Proteas end high up in rankings but hardly inspired in 2017

Posted on January 12, 2018 by Ken

 

South Africa ended last year ranked second in Tests and first in one-day internationals in the International Cricket Council rankings, but they were hardly inspired in 2017.

In fact, the Proteas were more like the bully in the schoolyard, bolstering their self-esteem, and rankings, by picking on easy-beats like Sri Lanka, Bangladesh and Zimbabwe at home. But when they were up against the big boys, most notably in the Champions Trophy and in the four-Test series in England, they folded in a heap.

Although they won in New Zealand, the ODIs were tightly-contested and they had good fortune in the Tests, rain washing out the final game when the Black Caps were in an excellent position to level the series.

In terms of individual performances, Hashim Amla and Kagiso Rabada continued to deliver world-class performances on a consistent basis, with the batting of AB de Villiers, Quinton de Kock and Faf du Plessis helping to make the ODI batting unit a dominant force.

Imran Tahir was their best white-ball bowler but it was the Test spinner, Keshav Maharaj, who perhaps made the greatest strides in 2017 and, at the age of 27, he is clearly a future star for the Proteas.

The arrival of Aiden Markram as a technically solid opening partner for Dean Elgar, who was the mainstay of the Test batting with 1128 runs, behind only India’s Cheteshwar Pujara and Aussie maestro Steve Smith in the year’s tally, helped bolster a batting line-up that was exposed in England, especially during De Villiers’ hiatus from Test cricket.

Markram will obviously face far sterner challenges than Bangladesh and Zimbabwe in 2018, but he couldn’t have been expected to do much better than 380 runs in his first four innings, including two centuries.

But that there were more question marks than answers over the Proteas’ performance was borne out by the departure of Russell Domingo as coach before the start of the summer and the arrival of former West Indies head coach and England assistant Ottis Gibson.

After a gentle introduction into the job, his charges feasting on minnows Bangladesh and Zimbabwe, Gibson faces his first real test in the new year as world number ones India arrive.

He will need to keep De Villiers available for Tests just to settle the batting line-up, while the bowlers are certainly there to challenge for the number one ranking, the only problem being keeping them fit and getting the right balance in selection due to the transformation targets.

Most importantly, Gibson will be focused on the creation of a steely edge in the team, and has already created expectation for the 2019 World Cup by declaring that winning that elusive trophy is his goal.

When put under proper pressure by the likes of England, and by Pakistan and India in the Champions Trophy, the old signs of muddled thinking and near-panic were once again there.

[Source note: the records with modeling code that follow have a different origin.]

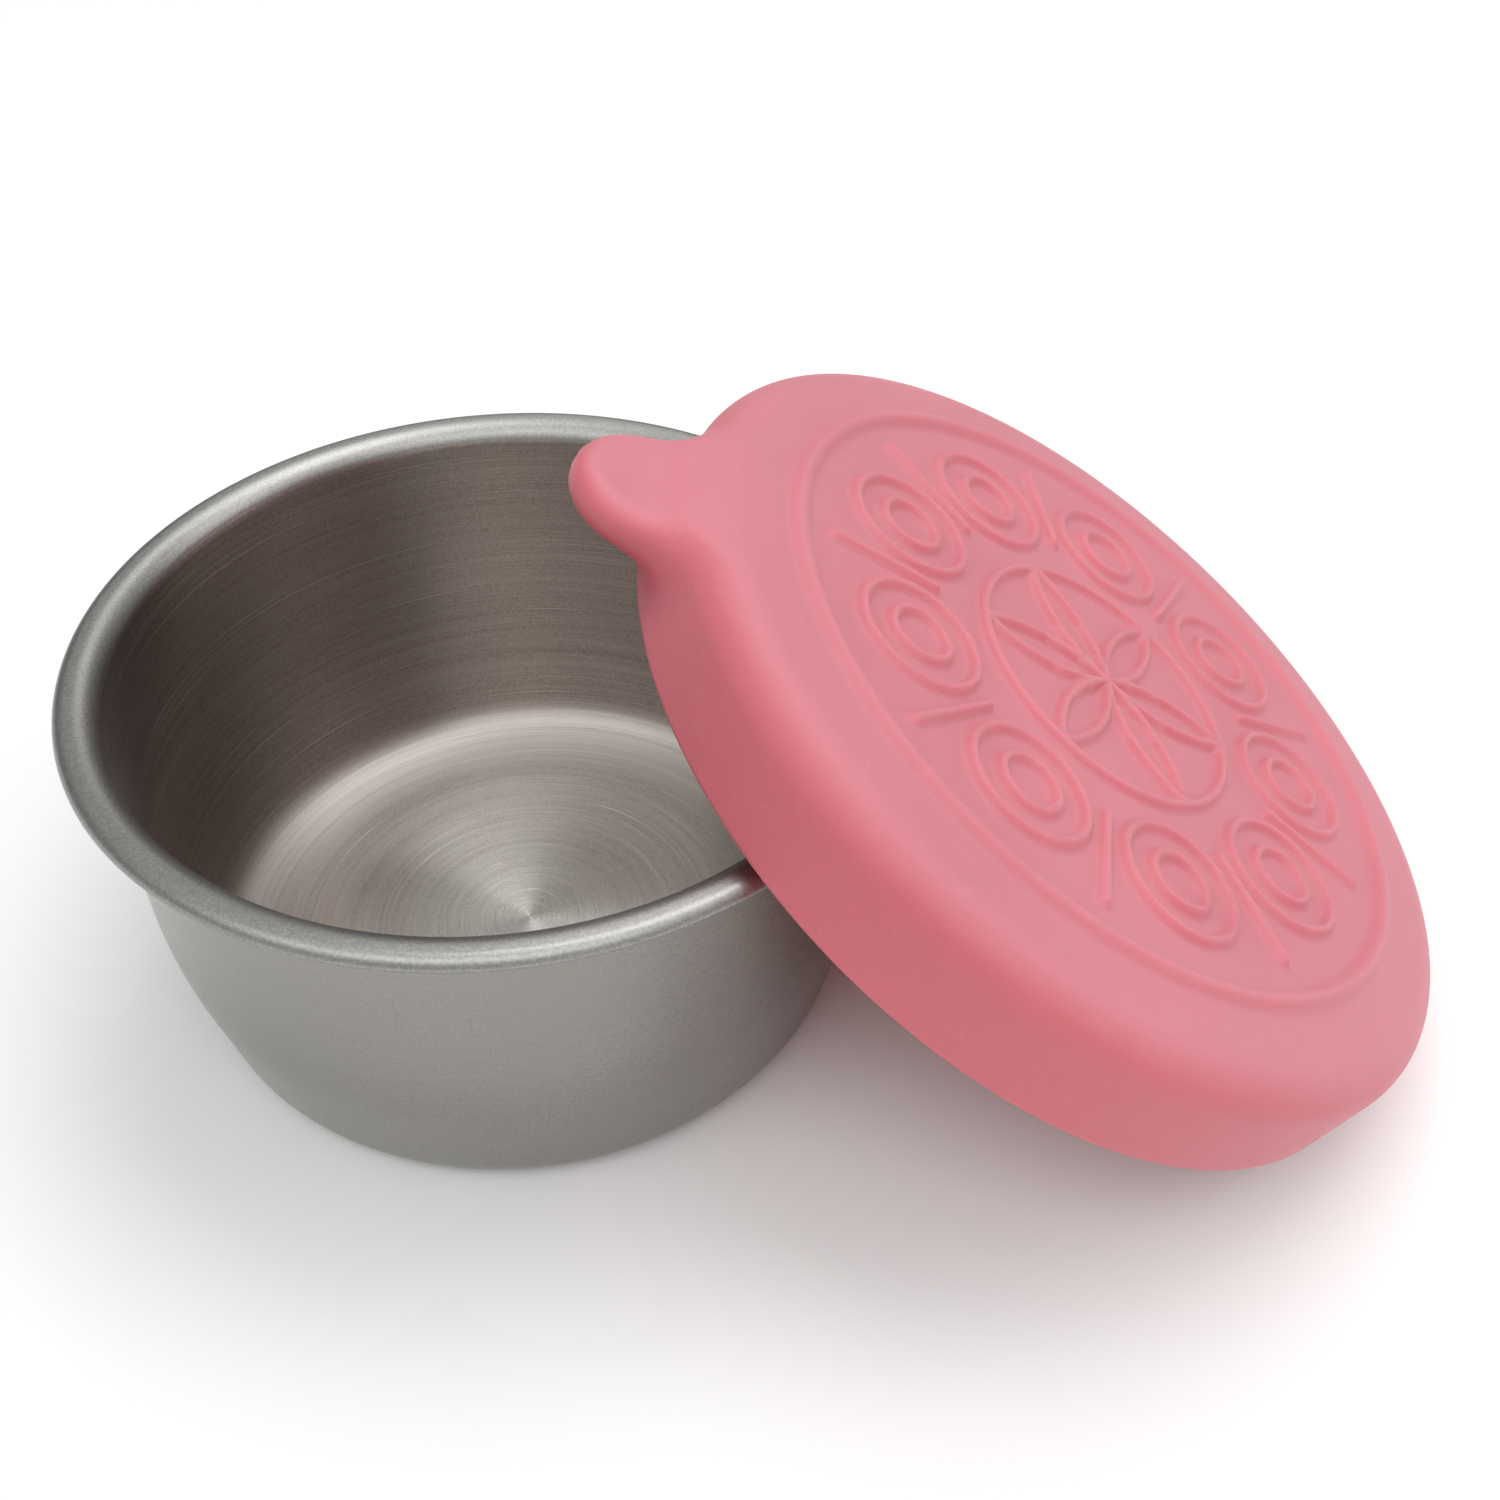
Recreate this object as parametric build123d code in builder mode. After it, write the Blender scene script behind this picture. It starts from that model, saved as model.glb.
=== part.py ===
from build123d import *
from math import cos, radians, sin, sqrt
import os

# Dappen dish: a small cup pressed from stainless sheet, and its one-piece silicone lid with a pull
# tab. The lid is off the cup, standing on the table on the edge of its skirt and leaning on the rim.
#
# Millimetres, +Z up. The origin is the centre of the cup's foot, on the table. +X is the side on
# which the lid leans, and -Y is the front.

# --- Cup: outside of the sheet, from the foot to the raw edge of the lip ---
SHEET = 0.6                 # thickness of the steel
CUP_RADIUS = 32.0           # outermost edge of the lip
CUP_HEIGHT = 31.8           # crest of the lip
FOOT_CORNER_RADIUS = 26.2   # where the flat foot and the lower wall would meet
WAIST_RADIUS = 28.95        # where the sloping lower wall meets the steeper upper wall
WAIST_HEIGHT = 12.5
NECK_RADIUS = 29.35         # top of the wall, under the lip
LIP_DROP = 1.1              # from the crest of the lip down to its raw edge
FOOT_BEND = 3.2             # outside bend radii, all of them on the outer face of the sheet
WAIST_BEND = 40.0
NECK_BEND = 1.3
LIP_BEND = 0.4
LIP_EASE = 0.2              # rounding of the raw edge

# --- Lid, in its own frame: radius from its axis, height from the foot of its skirt ---
LID_RADIUS = 35.6           # outside of the skirt
LID_HEIGHT = 10.0           # flat top, without the ridge
MOUTH_RADIUS = 32.4         # inside of the skirt, which passes over the lip
CAVITY_DEPTH = 7.4
FOOT_EASE = 0.5             # rounding of the skirt's lower edges
SHOULDER_RADIUS = 3.4       # rounding between top and skirt
SHOULDER_DROP = 0.7         # fall of the top from the ridge to the skirt
SHOULDER_SWEEP = 14.0       # bend where that fall begins
CAVITY_FILLET = 1.0
RIDGE_RADIUS = 28.1         # raised ring round the ornament
RIDGE_SECTION = 0.6         # radius of its round section
RIDGE_SINK = 0.25           # how far the section's centre lies under the top
SEAL_RADIUS = 28.8          # outside of the ring that plugs the cup's mouth
SEAL_WIDTH = 1.6
SEAL_DEPTH = 2.6

# --- Pull tab, on its own plane that droops from the skirt ---
TAB_DROOP = 9.0             # degrees below the plane of the lid
TAB_ROOT_RADIUS = 35.0
TAB_ROOT_HEIGHT = 5.7       # of the middle of its thickness
TAB_REACH = 8.5             # from the root to the tip
TAB_HALF_WIDTH = 5.75       # also the radius of the tip
TAB_FLARE = 3.5             # radius with which its sides run into the skirt
TAB_BURY = 2.4              # how far it starts inside the skirt
TAB_THICKNESS = 3.3
TAB_EDGE = 1.4              # rounding of the tab's edges

# --- How the lid leans ---
LID_TILT = 33.2             # degrees from level
LID_AZIMUTH = -11.4         # direction of its fall, in degrees from +X towards +Y
LIP_TOUCH_RADIUS = 31.25    # radius on the lip where the skirt's inner edge would touch it
LEAN_GAP = 0.4              # the lid stands this much further out than at full contact

os.makedirs("parts", exist_ok=True)


def save(part, name):
    part.label = name
    export_step(part, f"parts/{name}.step")


# --- dish: one sheet of even thickness, revolved ---
under_lip = CUP_HEIGHT - SHEET
raw_edge_radius = CUP_RADIUS - SHEET
with BuildPart() as dish:
    with BuildSketch(Plane.XZ):
        with BuildLine() as outside:
            FilletPolyline(
                (0, 0),
                (FOOT_CORNER_RADIUS, 0),
                (WAIST_RADIUS, WAIST_HEIGHT),
                (NECK_RADIUS, under_lip),
                (raw_edge_radius, under_lip),
                (raw_edge_radius, CUP_HEIGHT - LIP_DROP),
                radius=(FOOT_BEND, WAIST_BEND, NECK_BEND, LIP_BEND),
            )
            offset(amount=SHEET, side=Side.LEFT)
        make_face()
    revolve(axis=Axis.Z)
    raw_edges = dish.edges().filter_by(GeomType.CIRCLE).filter_by(
        lambda edge: abs(edge.center().Z - (CUP_HEIGHT - LIP_DROP)) < 0.01
    )
    fillet(raw_edges, radius=LIP_EASE)
save(dish.part, "dish")

# --- Where the lid stands: skirt foot on the table, skirt's inner edge on the lip at two points ---
tilt_sin = sin(radians(LID_TILT))
tilt_cos = cos(radians(LID_TILT))
foot_height = (LID_RADIUS - FOOT_EASE) * tilt_sin + FOOT_EASE * (1 - tilt_cos)
rim_offset = (CUP_HEIGHT - foot_height) / tilt_sin
half_chord = sqrt(MOUTH_RADIUS**2 - rim_offset**2)
foot_distance = sqrt(LIP_TOUCH_RADIUS**2 - half_chord**2) + rim_offset * tilt_cos + LEAN_GAP
level_fall = Vector(1, 0, 0).rotate(Axis.Z, LID_AZIMUTH)
lid_origin = level_fall * foot_distance + Vector(0, 0, foot_height)
lid_axis = level_fall * tilt_sin + Vector(0, 0, tilt_cos)
downhill = level_fall * tilt_cos - Vector(0, 0, tilt_sin)
lid_section = Plane(origin=lid_origin, x_dir=downhill, z_dir=downhill.cross(lid_axis))
lid_spin = Axis(lid_origin, lid_axis)

uphill = downhill * -1
tab_out = uphill * cos(radians(TAB_DROOP)) - lid_axis * sin(radians(TAB_DROOP))
tab_side = lid_axis.cross(uphill)
tab_plane = Plane(
    origin=lid_origin + uphill * TAB_ROOT_RADIUS + lid_axis * TAB_ROOT_HEIGHT,
    x_dir=tab_out,
    z_dir=tab_out.cross(tab_side),
)

# --- lid's pull tab, a feature of the lid ---
tip_centre = TAB_REACH - TAB_HALF_WIDTH
flare_start = tip_centre - TAB_FLARE
root_half_width = TAB_HALF_WIDTH + TAB_FLARE
with BuildPart() as tab:
    with BuildSketch(tab_plane):
        with BuildLine():
            Polyline((-TAB_BURY, 0), (-TAB_BURY, root_half_width), (flare_start, root_half_width))
            CenterArc((tip_centre, root_half_width), TAB_FLARE, 180, 90)
            CenterArc((tip_centre, 0), TAB_HALF_WIDTH, 0, 90)
            mirror(about=Plane.XZ)
        make_face()
    extrude(amount=TAB_THICKNESS / 2, both=True)
    fillet(tab.edges().filter_by(GeomType.CIRCLE), radius=TAB_EDGE)

# --- lid: revolved cap with its tab, hollowed from below ---
with BuildPart() as lid:
    with BuildSketch(lid_section):
        with BuildLine():
            FilletPolyline(
                (0, LID_HEIGHT),
                (RIDGE_RADIUS, LID_HEIGHT),
                (LID_RADIUS, LID_HEIGHT - SHOULDER_DROP),
                (LID_RADIUS, 0),
                (0, 0),
                radius=(SHOULDER_SWEEP, SHOULDER_RADIUS, FOOT_EASE),
            )
            Line((0, 0), (0, LID_HEIGHT))
        make_face()
    revolve(axis=lid_spin)
    add(tab.part)
    with BuildSketch(lid_section):
        with Locations((RIDGE_RADIUS, LID_HEIGHT - RIDGE_SINK)):
            Circle(RIDGE_SECTION)
    revolve(axis=lid_spin)
    with BuildSketch(lid_section):
        with BuildLine():
            FilletPolyline(
                (0, CAVITY_DEPTH),
                (SEAL_RADIUS - SEAL_WIDTH, CAVITY_DEPTH),
                (SEAL_RADIUS - SEAL_WIDTH, CAVITY_DEPTH - SEAL_DEPTH),
                (SEAL_RADIUS, CAVITY_DEPTH - SEAL_DEPTH),
                (SEAL_RADIUS, CAVITY_DEPTH),
                (MOUTH_RADIUS, CAVITY_DEPTH),
                (MOUTH_RADIUS, 0),
                radius=(CAVITY_FILLET, FOOT_EASE, FOOT_EASE, CAVITY_FILLET, CAVITY_FILLET),
            )
            Line((MOUTH_RADIUS, 0), (0, 0))
            Line((0, 0), (0, CAVITY_DEPTH))
        make_face()
    revolve(axis=lid_spin, mode=Mode.SUBTRACT)
save(lid.part, "lid")
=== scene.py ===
import math

import bpy
import numpy as np
from mathutils import Matrix, Vector


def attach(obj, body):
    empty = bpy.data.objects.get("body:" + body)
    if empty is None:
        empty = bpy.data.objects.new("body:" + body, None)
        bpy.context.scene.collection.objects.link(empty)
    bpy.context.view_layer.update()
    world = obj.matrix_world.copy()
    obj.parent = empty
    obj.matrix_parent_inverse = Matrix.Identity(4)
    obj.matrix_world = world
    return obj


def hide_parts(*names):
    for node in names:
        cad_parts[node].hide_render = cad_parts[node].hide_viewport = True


# Dappen dish: a spun-brushed steel dish, and its silicone lid leaning on the rim.
# Metres throughout; small sizes are written in millimetres and multiplied by MM.
MM = 0.001

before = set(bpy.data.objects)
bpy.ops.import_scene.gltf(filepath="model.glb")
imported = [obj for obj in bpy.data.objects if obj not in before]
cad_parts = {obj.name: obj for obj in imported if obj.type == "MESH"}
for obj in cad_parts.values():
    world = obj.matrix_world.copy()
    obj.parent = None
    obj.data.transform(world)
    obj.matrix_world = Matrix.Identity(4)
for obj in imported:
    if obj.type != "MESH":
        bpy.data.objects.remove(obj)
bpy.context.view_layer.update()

# --- Dish: section of the sheet, on its outer face, as in the CAD part ---
SHEET = 0.6 * MM
LIP_RADIUS = 32.0 * MM
DISH_HEIGHT = 31.8 * MM
FOOT_CORNER_RADIUS = 26.2 * MM
WAIST_RADIUS = 28.95 * MM
WAIST_HEIGHT = 12.5 * MM
NECK_RADIUS = 29.35 * MM
LIP_DROP = 1.1 * MM
FOOT_BEND = 3.2 * MM
WAIST_BEND = 40.0 * MM
NECK_BEND = 1.3 * MM
LIP_BEND = 0.4 * MM
RAW_EDGE_EASE = 0.25 * MM
BRUSHED_TOP = 30.6 * MM      # where the brushed wall gives way to the satin lip
FACING_UP = 0.5              # a face whose normal's z is more than this is floor, not wall
DISH_SEGMENTS = 512
DISH_STEP = 1.0 * MM
RAW_EDGE_STEPS = 8

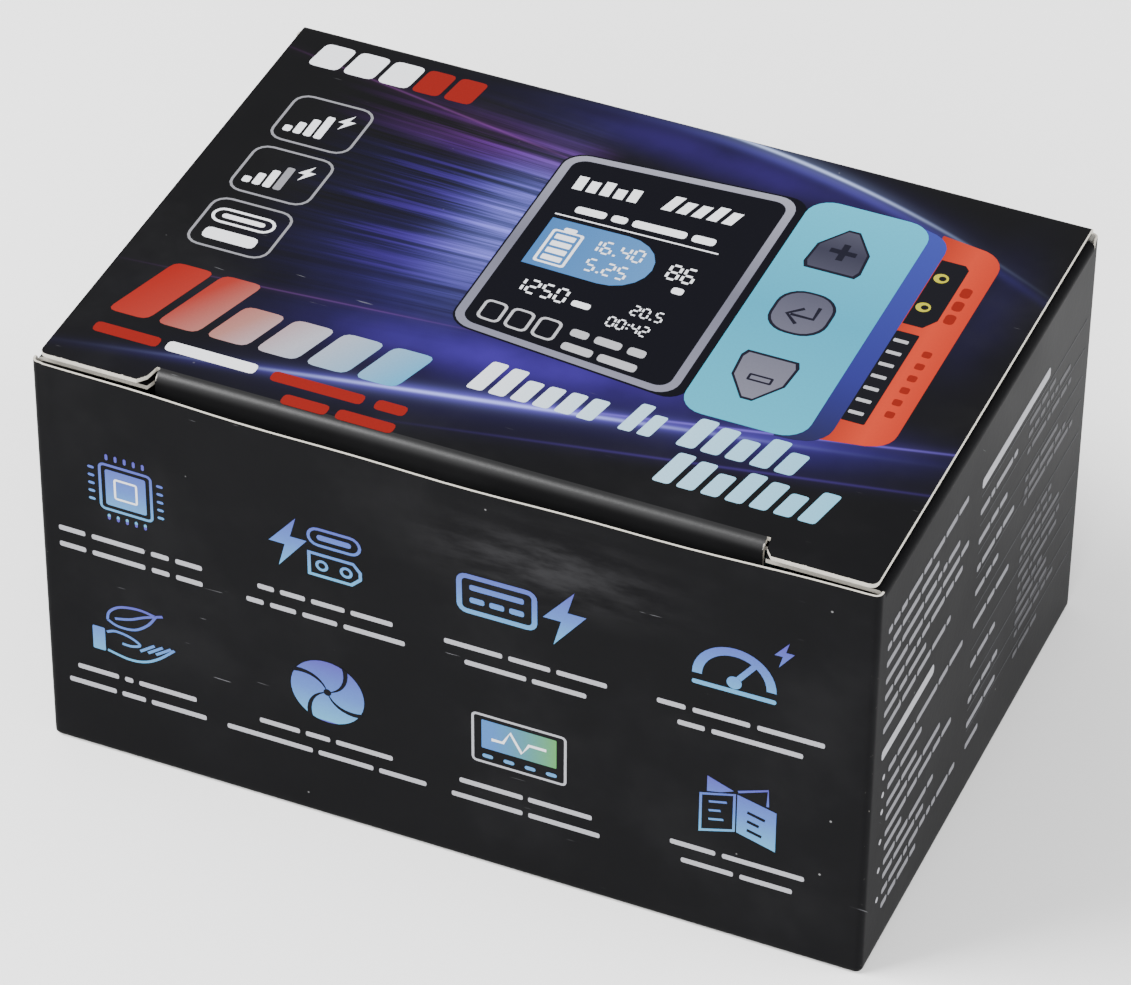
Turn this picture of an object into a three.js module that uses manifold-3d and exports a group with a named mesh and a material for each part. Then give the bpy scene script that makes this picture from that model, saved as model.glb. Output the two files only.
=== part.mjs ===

Gibson will want to make the Proteas a side that plays the big moments well and seizes every opportunity that comes their way.

The South African women’s team provided some of the highlights of the year and captured the imagination of cricket fans back home by narrowly missing out on a place in the Women’s World Cup final, hosts and eventual champions England just sneaking through in a pulsating semi-final.

Players such as Marizanne Kapp, the number one ODI bowler in the world, and Dane van Niekerk became global stars.